The curved end wagons were all scrapped by the 1880s. The smaller capacity wagons were mostly rebuilt to a larger capacity between 1905 and 1910. They were then joined by the FF class, with the entire series being lettered F. This was made possible by the scrapping of the smaller capacity wagons. However, records between 1904 and 1914 are vague, and so it cannot be known which numbers had what done to them and when.

The traffic had mostly evaporated by the 1940s, so the remaining horse wagons were altered to OH and HD vans for general maintenance.

===Bogie vehicles===
In 1889, the first of six bogie horse wagons entered service, classed FF. Between 1894 and 1897, a larger four-wheel F wagon (F52) was relettered to F^{F}, and so the bogie vehicles were relettered to F^{FF}. This was reversed in the 1910 recodings.

Ten more bogie vans were built in the late 1920s, numbers 7 through 16.

In the mid-1950s, most of the class was altered in some way or another. FF's 1 and 8 were scrapped, while FF's 2-6 were modified for overhead construction on the Traralgon line and became OH 1–5. The underframes of FF 9 and FF 11 became Q 130 and 131 respectively, in 1953. The former was used as the crane jib support for Crane 45 and FF's 7, 10, 12 and 13, which had received upgraded bogies fitted during the 1940s, were reclassed FP in 1956.
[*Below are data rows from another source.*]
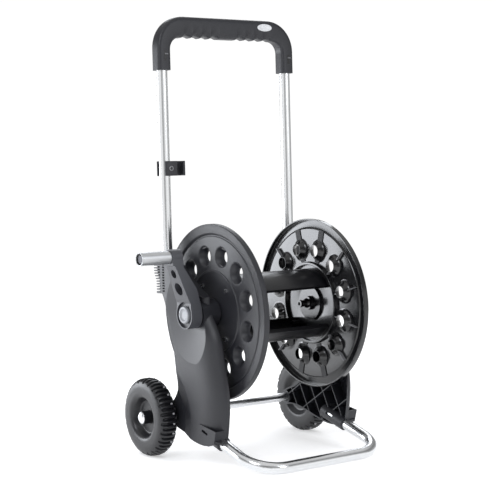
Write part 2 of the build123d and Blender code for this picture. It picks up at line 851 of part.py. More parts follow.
# ======== crank ========
crank_top_z = reel_z + crank_length
with BuildPart() as crank_arm:
    # The arm's side view, cut to its lean in front view, with the hub's drum round the shaft.
    with BuildSketch(across(-crank_top_out)):
        with BuildLine():
            Polyline(
                (-crank_hub_r + 1.5, reel_z + 8.0),
                (-crank_top_r + 1.0, crank_top_z + 4.0),
                (crank_top_r - 1.0, crank_top_z + 4.0),
                (crank_hub_r - 1.5, reel_z + 8.0),
                close=True,
            )
        make_face()
        with Locations((0, crank_top_z)):
            Circle(crank_top_r)
        with Locations((0, reel_z)):
            Circle(crank_hub_r)
    extrude(amount=crank_top_out - crank_in)
    with BuildSketch(facing(-crank_hub_r - 2)):
        with BuildLine():
            Polyline(
                (-crank_in, reel_z - 40.0),
                (-crank_in, reel_z + 14.0),
                (-crank_in - 7.0, reel_z + 50.0),
                (-crank_top_in, crank_top_z - crank_top_r - 4.0),
                (-crank_top_in, crank_top_z + 30.0),
                (-crank_top_out, crank_top_z + 30.0),
                (-crank_top_out, crank_top_z - crank_top_r + 1.0),
                (-crank_top_out + 5.0, crank_top_z - crank_top_r - 2.0),
                (-crank_hub_out - 3.0, reel_z + crank_hub_r + 2.0),
                (-crank_hub_out, reel_z + crank_hub_r - 4.0),
                (-crank_hub_out, reel_z - 40.0),
                close=True,
            )
        make_face()
    extrude(amount=-2 * crank_hub_r - 4, mode=Mode.INTERSECT)
    # Two lightening holes
    with BuildSketch(across(-crank_top_out)):
        with Locations((0, crank_top_z - 32.0)):
            Circle(crank_hole_r[0])
        with Locations((0, reel_z + 50.0)):
            Circle(crank_hole_r[1])
    extrude(amount=crank_top_out - crank_in, mode=Mode.SUBTRACT)
    # Round the knob the hub is sunk, and its bore has the shaft's flats
    with BuildSketch(across(-crank_hub_out - 4.0, 0, reel_z)):
        Circle(crank_hub_r - knob_rim)
    extrude(amount=knob_sink + 4.0, mode=Mode.SUBTRACT)
    with BuildSketch(across(-crank_in, 0, reel_z)):
        Circle(shaft_r + fit_gap)
        Rectangle(2 * shaft_r + 4, 2 * (flat_half + fit_gap), mode=Mode.INTERSECT)
    extrude(amount=-crank_hub_depth, mode=Mode.SUBTRACT)
    with BuildSketch(across(-crank_in, 0, crank_top_z)):
        Circle(grip_pin_r + fit_gap)
    extrude(amount=crank_in - crank_top_out, mode=Mode.SUBTRACT)

with BuildPart() as crank_knob:
    # Serrated retaining knob, its stem in the end of the shaft.
    with BuildSketch(across(-knob_seat - face_gap, 0, reel_z)):
        Circle(knob_r - 0.8)
        with PolarLocations(knob_r - 0.8, knob_teeth):
            Circle(0.9)
        Circle(knob_r, mode=Mode.INTERSECT)
    extrude(amount=-knob_thick)
    with BuildSketch(across(-knob_seat - face_gap - knob_thick, 0, reel_z)):
        Circle(knob_r - 7.0)
    extrude(amount=2.0, mode=Mode.SUBTRACT)
    add(ring(-knob_seat - face_gap, -crank_in - 2.0, knob_stem_r))

with BuildPart() as grip_pin:
    # Steel pin pressed through the arm, with a head that keeps the handle on.
    add(ring(-crank_end + 3.0, -crank_top_in, grip_pin_r, z=crank_top_z))
    add(ring(-crank_end + 2.5, -crank_end + 5.0, grip_pin_r + 2.4, z=crank_top_z))
    add(ring(-crank_top_in, -crank_top_in + 2.0, grip_pin_r + 2.0, z=crank_top_z))

with BuildPart() as crank_handle_core:
    add(ring(-crank_end + 5.0 + face_gap, -crank_top_out - face_gap,
             crank_grip_r - 1.5 - fit_gap, grip_pin_r + run_gap, z=crank_top_z))

with BuildPart() as crank_handle:
    add(ring(-crank_end, -crank_top_out - face_gap, crank_grip_r, crank_grip_r - 1.5,
             z=crank_top_z))

# ======== files ========
pieces = {
    "upright_left": upright_left,
    "upright_right": upright_right,
    "handle_grip": handle_grip,
    "grip_tab_left": grip_tab_left,
    "grip_tab_right": grip_tab_right,
    "grip_badge": grip_badge,
    "nozzle_clip": nozzle_clip,
    "panel_left": panel_left,
    "panel_right": panel_right,
    "foot_bar": foot_bar,
    "foot_screws": foot_screws,
    "axle_tube": axle_tube,
    "axle_cap_left": axle_cap_left,
    "axle_cap_right": axle_cap_right,
    "axle_spacer_left": axle_spacer_left,
    "axle_spacer_right": axle_spacer_right,
    "wheel_left": wheel_left,
    "wheel_right": wheel_right,
    "wheel_bush_left": wheel_bush_left,
    "wheel_bush_right": wheel_bush_right,
    "flange_left": flange_left,
    "flange_right": flange_right,
    "drum_shell_top": drum_shell_top,
    "drum_shell_bottom": drum_shell_bottom,
    "drum_screws_left": drum_screws_left,
    "drum_screws_right": drum_screws_right,
    "stub_shaft": stub_shaft,
    "water_shaft": water_shaft,
    "drum_connector": drum_connector,
    "inlet_fitting": inlet_fitting,
    "inlet_o_rings": inlet_o_rings,
    "inlet_screws": inlet_screws,
    "crank_arm": crank_arm,
    "crank_knob": crank_knob,
    "grip_pin": grip_pin,
    "crank_handle_core": crank_handle_core,
    "crank_handle": crank_handle,
}
os.makedirs("parts", exist_ok=True)
for label, piece in pieces.items():
    piece.part.label = label
    export_step(piece.part, f"parts/{label}.step")
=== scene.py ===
import math

import bmesh
import bpy
import numpy as np
from mathutils import Matrix, Vector


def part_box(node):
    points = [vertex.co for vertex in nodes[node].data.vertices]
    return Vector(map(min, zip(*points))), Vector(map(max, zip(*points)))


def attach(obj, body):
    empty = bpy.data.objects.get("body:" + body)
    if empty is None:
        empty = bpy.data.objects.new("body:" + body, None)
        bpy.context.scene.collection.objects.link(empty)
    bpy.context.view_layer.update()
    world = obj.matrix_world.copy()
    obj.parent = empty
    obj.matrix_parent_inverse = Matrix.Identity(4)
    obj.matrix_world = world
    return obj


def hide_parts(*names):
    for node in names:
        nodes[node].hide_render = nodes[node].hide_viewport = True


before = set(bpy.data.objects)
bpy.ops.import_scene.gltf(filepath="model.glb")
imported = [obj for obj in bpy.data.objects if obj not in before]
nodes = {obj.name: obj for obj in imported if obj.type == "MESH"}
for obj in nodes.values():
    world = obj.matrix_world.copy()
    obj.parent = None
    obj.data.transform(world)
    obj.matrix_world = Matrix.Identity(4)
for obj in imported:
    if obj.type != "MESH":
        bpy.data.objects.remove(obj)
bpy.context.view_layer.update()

# ---- studio ----
# A pale floor, a surround with white and grey cards at eye level, a darker ring above them and a
# bright ceiling, and four soft lamps: a key, a front lamp, a card low behind the crank side that
# the glossy flange mirrors, and a rim lamp.
reel = (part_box("flange_left")[0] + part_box("flange_right")[1]) / 2
scene = bpy.context.scene
scene.view_settings.view_transform = "Standard"
floor_r, floor_sides = 2.6, 96
floor_turn = np.linspace(0, 2 * np.pi, floor_sides, endpoint=False)
floor_rim = floor_r * np.stack([np.cos(floor_turn), np.sin(floor_turn), 0 * floor_turn], axis=1)
floor_mesh = bpy.data.meshes.new("studio_floor")
floor_mesh.from_pydata(floor_rim.tolist(), [], [list(range(floor_sides))])
floor = bpy.data.objects.new("studio_floor", floor_mesh)
scene.collection.objects.link(floor)
floor_paint = bpy.data.materials.new("studio_floor_paint")
floor_paint.use_nodes = True
floor_shader = floor_paint.node_tree.nodes["Principled BSDF"]
floor_shader.inputs["Base Color"].default_value = (0.95, 0.95, 0.955, 1)
floor_shader.inputs["Roughness"].default_value = 0.9
floor_shader.inputs["Emission Color"].default_value = (1, 1, 1, 1)
floor_shader.inputs["Emission Strength"].default_value = 0.42
floor.data.materials.append(floor_paint)


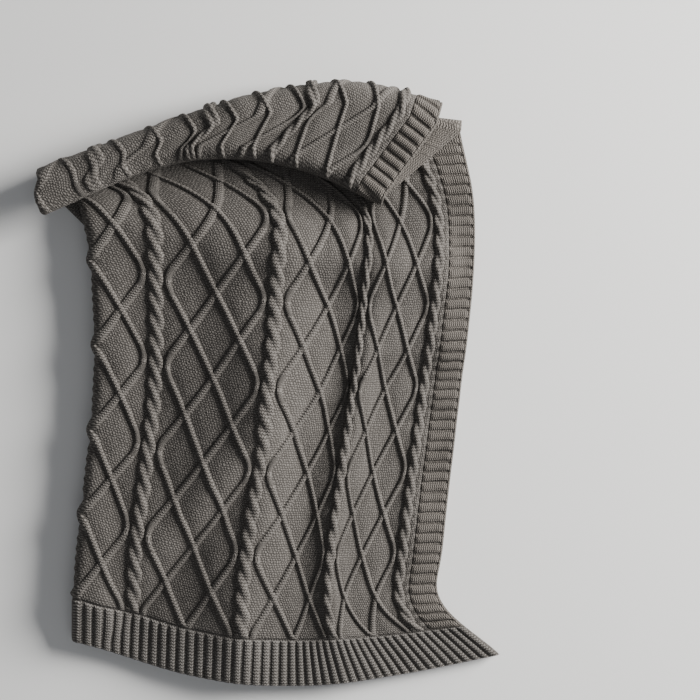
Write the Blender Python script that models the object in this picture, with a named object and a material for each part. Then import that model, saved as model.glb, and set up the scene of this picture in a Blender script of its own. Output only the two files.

By 1975, FP 7 was the only wagon in service, but two underframes were stored. In the 1979 recoding, FP7 became VSPY 7. By the mid-1990s the wagon was moved to storage at Newport.

In 1961, the three remaining FF bogie horseboxes, 14, 15 and 16, were recoded to FH. All three wagons had their bodies scrapped in 1962/1963, but the underframe of FH 16 was rebuilt as HW1, the body supplied by two HW vans. The two van bodies were joined to become a bogie vehicle.

===Guard's Van with horsebox, later Carey===

In 1901, a guard's van was built with a horse stall. It was numbered as DF^{DF}1, and was built with money allocated to replace van D69, which had been destroyed at Fairfield.

In 1905, the van was modified and expanded to three horse stalls, intended for use on the Warburton Line.

In 1906, it was renumbered to 45D^{D}, then to 43C in 1910. In 1956, the van was given a new incarnation as the second Carey, a shower vehicle. This was to replace the original Carey, which was wrecked at Seymour a few months earlier.

In the new form, the car had two 2-person seats, one at either end; then working towards the centre, there was a toilet and four shower cubicles either side of the central water heater compartment. Half the car was marked for Ladies, the other for Men. The car was immediately painted in blue with yellow stripes to match the steel passenger fleet; in 1984 it was repainted to red for the refurbished Train of Knowledge, and after entering formal preservation with the Seymour Railway Heritage Centre, the car was repainted again into a facsimile of the original Victorian Railways passenger livery, of dark red with yellow dots. In 2014, Carey was re-allocated to Steamrail Victoria and ran its first tour with the group on October 6, 2023.

==Narrow Gauge==
===^{N}MM Class===

This class consisted of 15 vehicles, resembling the M cattle wagons though squashed and stretched to fit the narrower loading gauge while maintaining similar capacity to the broad gauge vehicles. Construction started in 1899, and the last vehicle entered service in 1917.

==Liveries==
In general, livestock wagons have been painted in Victorian Railways Wagon Red livery. The L sheep wagons had creamy-white floors, and some horse transports were dark grey, but those are the only exceptions.

==Loading==
For the purposes of computing goods train tare weight (as of 1974), the following values were utilised for each type of load, plus the weight of the wagons themselves:

- WT Water tank wagon, (9000 litre capacity) = 9 tonnes
- M, horses or cattle = 6 tonnes
- L, sheep or calves (one level), or any other wagon = 2 tonnes
- L, sheep or calves (both levels) = 5 tonnes
- L, pigs (one level), or any other wagon = 3 tonnes
- L, pigs (both levels) = 7 tonnes
- VSBY, horses or cattle = 11 tonnes
- VSAY, sheep or calves (one level) = 5 tonnes
- VSAY, sheep or calves (both levels) = 9 tonnes
- VSAY, pigs (one level) = 7 tonnes
- VSAY, pigs (both levels) = 13 tonnes
- Z guards van = 13 tonnes plus up to 5 tonnes of goods

In vehicles only partially loaded, horses and cattle were to be taken as 508 kg each, calves as 101 kg each, sheep as 38 kg each and pigs as 51 kg each.

Therefore, if a train was scheduled to convey, say, 20 M wagons loaded with cattle and 20 L wagons loaded on both levels with pigs, plus a Z guards van, the total weight of the train would be (9+6)*20+(7+10)*20+(13+5) = 618 tonnes. For reference, a B Class diesel-electric engine was nominally permitted to haul 1,625 tonnes on a relatively flat line, reduced to 610 tonnes when climbing a 1:40 gradient (for instance, on the South Gippsland line). Additionally, trains were restricted to no more than 75 vehicles, counting bogie wagons and guards vans as two each, both due to maximum load on the drawgear and crossing loop lengths.